Les Chroniques de l'Imaginaire

Veille (Singularité - 2) - Sawyer, Robert J.

Webmind, la conscience émergente qui s'est éveillée dans le Web, grandit petit à petit. Il est temps pour Caitlin Decter de présenter son nouvel ami à ses parents. D'abords sceptiques, ceux-ci soumettent Webmind à des tests de Turing (ces tests visent à déterminer si une intelligence artificielle peut simuler avec succès une conversation humaine), mais inversés. Le verdict tombe : Webmind est intelligent et diablement rapide, mais pas humain. Dès lors, Catilin et sa famille vont tout faire pour que Webmind évolue "dans le bon sens".

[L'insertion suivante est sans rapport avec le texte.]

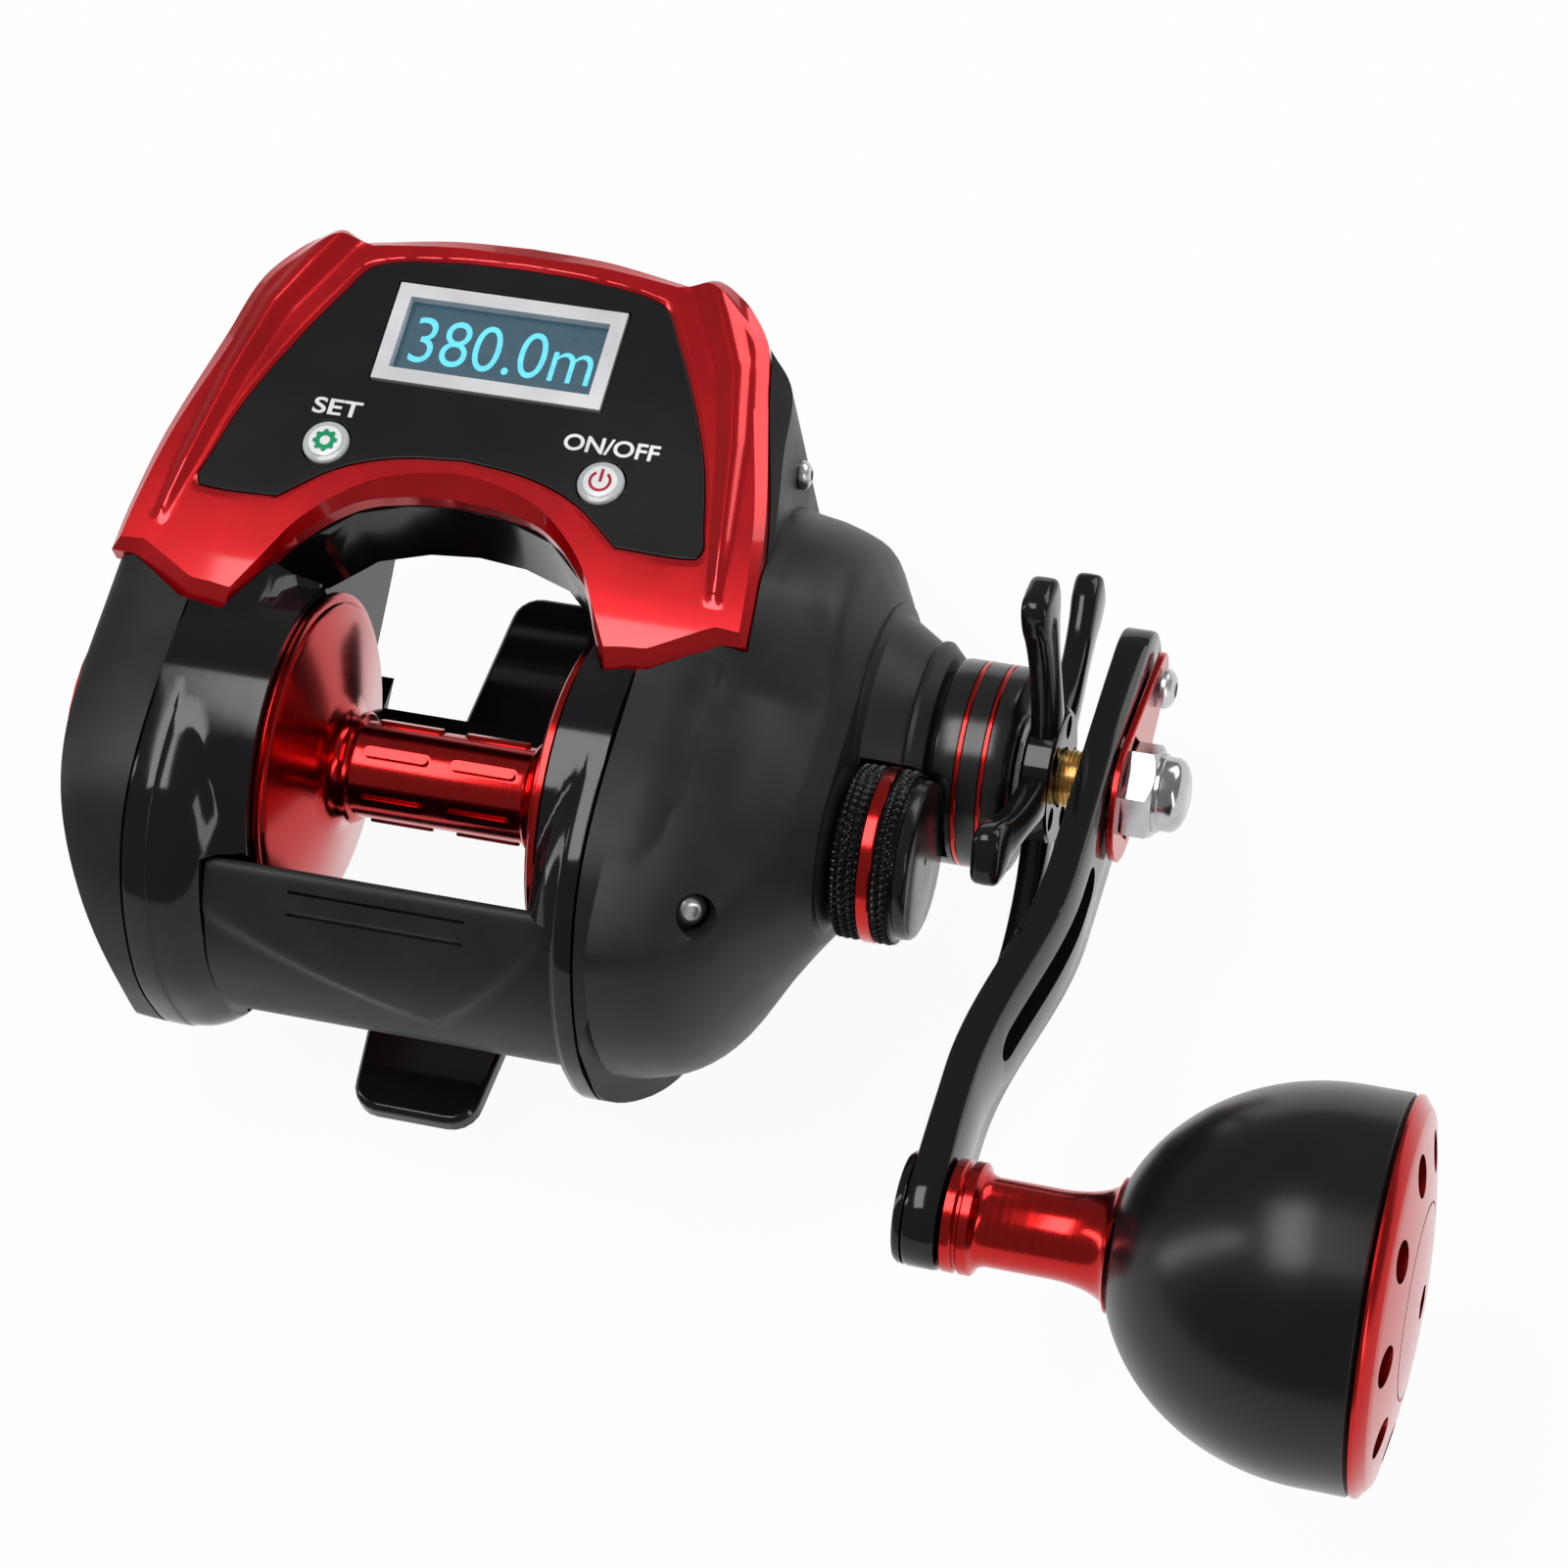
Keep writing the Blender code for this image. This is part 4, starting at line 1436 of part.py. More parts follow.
def make_display():
    """Glass panel, window frame, display module, buttons, board and battery."""
    top = -PANEL_SINK
    low = top - PANEL_THICKNESS
    buttons = [(-BUTTON_SPACING, BUTTON_ROW), (BUTTON_SPACING, BUTTON_ROW)]
    window_hole = rectangle(WINDOW_WIDTH + GAP * 2, WINDOW_HEIGHT + GAP * 2)
    holes = [window_hole] + [circle(BUTTON_RADIUS + GAP, FINE_STEPS, place) for place in buttons]
    extruded("display_panel", [panel_outline()] + holes, low, top, DISPLAY_CENTRE, GLOSS_BLACK, along_x=False)
    border = WINDOW_BORDER * 2
    frame_loops = [rectangle(WINDOW_WIDTH, WINDOW_HEIGHT),
                   rectangle(WINDOW_WIDTH - border, WINDOW_HEIGHT - border)]
    extruded("window_frame", frame_loops, low, top + WINDOW_PROUD, DISPLAY_CENTRE, WINDOW_SILVER,
             along_x=False)
    module_top = low - GAP
    module_low = module_top - MODULE_THICKNESS
    module_half = (WINDOW_WIDTH / 2 - MODULE_MARGIN, WINDOW_HEIGHT / 2 - MODULE_MARGIN)
    block("display_module", (-module_half[0], -module_half[1], module_low),
          (module_half[0], module_half[1], module_top), DISPLAY_CENTRE, DISPLAY_GLASS)
    for name, place in zip(("set_button", "power_button"), buttons):
        make_button(name, place)
    board_top = -BUTTON_HEIGHT + BUTTON_PROUD - BUTTON_TRAVEL - GAP
    board_low = board_top - BOARD_THICKNESS
    board = [(x * BOARD_HALF_WIDTH, y * (BOARD_FRONT if y > 0 else BOARD_REAR)) for x, y in BOARD_SHARES]
    extruded("circuit_board", [mirrored(board)], board_low, board_top, DISPLAY_CENTRE, BOARD_GREEN,
             along_x=False)
    battery_top = board_low - GAP
    battery_outline = circle(BATTERY_RADIUS, FINE_STEPS, (0, BATTERY_FORWARD))
    extruded("battery_cell", [battery_outline], battery_top - BATTERY_THICKNESS, battery_top,
             DISPLAY_CENTRE, STEEL,
             along_x=False)


def make_button(name, place):
    """Domed push button."""
    centre = axis_empty(name + "_axis", (*place, BUTTON_PROUD), DISPLAY_CENTRE)
    centre.rotation_euler = (0, -math.pi / 2, 0)
    edge = BUTTON_RADIUS * BUTTON_EDGE_SHARE
    profile = [(-BUTTON_HEIGHT, 0), (-BUTTON_HEIGHT, BUTTON_RADIUS), (-BUTTON_DOME, BUTTON_RADIUS),
               (-BUTTON_DOME / 2, edge), (0, edge / 2), (0, 0)]
    turned(name, profile, centre, BUTTON_SILVER, FINE_STEPS)


def make_housing():
    """Black housing under the trim, with the arch over the spool and a well for the electronics."""
    half = [Vector((x * HOUSING_HALF_WIDTH, y * HOUSING_FRONT)) for x, y in HOUSING_SHARES[:2]]
    arch = [Vector((x * TRIM_HALF_WIDTH, y * TRIM_REAR)) for x, y in ARCH_SHARES]
    corner = Vector((HOUSING_HALF_WIDTH, arch[0].y * HOUSING_SHARES[2][1]))
    outline = mirrored([Vector((0, HOUSING_FRONT))] + half + [corner] + arch[2:])
    roof = -TRIM_THICKNESS - GAP
    floor = -HOUSING_DEPTH
    housing = plan_slab("display_housing", [(floor, outline), (roof, outline)], DISPLAY_CENTRE, GLOSS_BLACK)
    well_outline = grown(outline, -HOUSING_WALL)
    well = plan_slab("housing_well", [(floor + HOUSING_WALL, well_outline), (0, well_outline)],
                     DISPLAY_CENTRE, None)
    room = SPOOL_RADIUS + GAP * 2
    reach = 2 * HOUSING_HALF_WIDTH
    rear_wall = rod("housing_rear_wall", -reach, reach, room + HOUSING_WALL, SPOOL_CENTRE, None, TURN_STEPS)
    spool_room = rod("housing_spool_room", -reach, reach, room, SPOOL_CENTRE, None, TURN_STEPS)
    cut(well, rear_wall)
    cut(housing, well, spool_room)


def make_reel():
    make_frame()
    make_thumb_bar()
    make_foot()
    make_left_cover()
    make_right_cover()
    make_spool()
    make_gears()
    star_face = make_drive()
    make_star(star_face)
    make_arm()
    make_handle_hardware()
    make_knob()
    make_tension_knob()
    make_level_wind()
    make_housing()
    make_trim()
    make_display()


make_reel()
bpy.context.view_layer.update()
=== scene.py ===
import json
import math

import bmesh
import bpy
from mathutils import Matrix, Vector

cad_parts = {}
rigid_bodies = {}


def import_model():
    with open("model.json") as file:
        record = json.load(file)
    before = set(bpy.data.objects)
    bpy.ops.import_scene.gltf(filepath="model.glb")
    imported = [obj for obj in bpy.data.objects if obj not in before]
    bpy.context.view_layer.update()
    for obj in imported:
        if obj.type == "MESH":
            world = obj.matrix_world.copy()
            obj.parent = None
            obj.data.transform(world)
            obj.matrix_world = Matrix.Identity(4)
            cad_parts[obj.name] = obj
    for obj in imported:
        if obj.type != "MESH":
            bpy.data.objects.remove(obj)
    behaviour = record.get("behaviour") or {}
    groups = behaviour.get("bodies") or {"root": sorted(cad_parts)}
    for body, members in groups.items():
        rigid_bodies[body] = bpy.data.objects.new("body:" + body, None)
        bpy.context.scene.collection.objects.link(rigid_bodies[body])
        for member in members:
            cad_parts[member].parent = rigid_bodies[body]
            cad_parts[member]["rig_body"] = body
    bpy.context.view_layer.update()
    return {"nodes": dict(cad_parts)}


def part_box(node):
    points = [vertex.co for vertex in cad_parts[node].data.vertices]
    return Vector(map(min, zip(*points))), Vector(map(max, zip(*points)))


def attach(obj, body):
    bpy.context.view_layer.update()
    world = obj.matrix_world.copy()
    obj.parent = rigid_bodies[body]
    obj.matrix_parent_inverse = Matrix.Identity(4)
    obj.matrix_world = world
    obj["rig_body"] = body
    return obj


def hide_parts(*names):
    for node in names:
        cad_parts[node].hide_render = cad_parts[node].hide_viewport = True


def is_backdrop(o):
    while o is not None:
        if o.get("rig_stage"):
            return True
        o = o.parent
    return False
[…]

Justement, Webmind ne demande qu'à faire plaisir. Certes, ce cabotin se joue des sécurités informatiques et pirate le Web en toute sérénité, mais il est tout à fait d'accord pour chercher à maximiser le "bonheur net global de l'espèce humaine". Après tout, sans humain pas de Web, et sans Web plus de Webmind !

Seulement voilà : Watch, l'agence gouvernementale qui surveille le Web, a découvert Webmind. Tout le monde connaît la sentence "le pouvoir corrompt, le pouvoir absolu corrompt absolument". Sous l'impulsion du colonel Hume, l'agence préfère éliminer la super-entité au plus vite, plutôt que de prendre le risque qu'elle devienne malveillante. Webmind, encore balbutiant, saura-t-il résister ? Pour se défendre, le temps est venu de révéler au monde son existence.

Emballée par un premier tome prometteur, je n'ai été aucunement déçue par ce deuxième épisode. Caitlin et Webmind continuent leur apprentissage. Caitlin, après avoir retrouvé la vue, peine parfois à comprendre ce qu'elle voit et doit apprendre à interpréter. Webmind apprend pour sa part à décrypter les données images, vidéos et audios, se cultive en puisant dans le projet Gutenberg et apprend le japonais ou le langage des signes à ses moments perdus. Il tente aussi des expériences sur lui-même pour essayer de mieux se connaître, expériences parfois dangereuses comme il va le découvrir à ses dépens.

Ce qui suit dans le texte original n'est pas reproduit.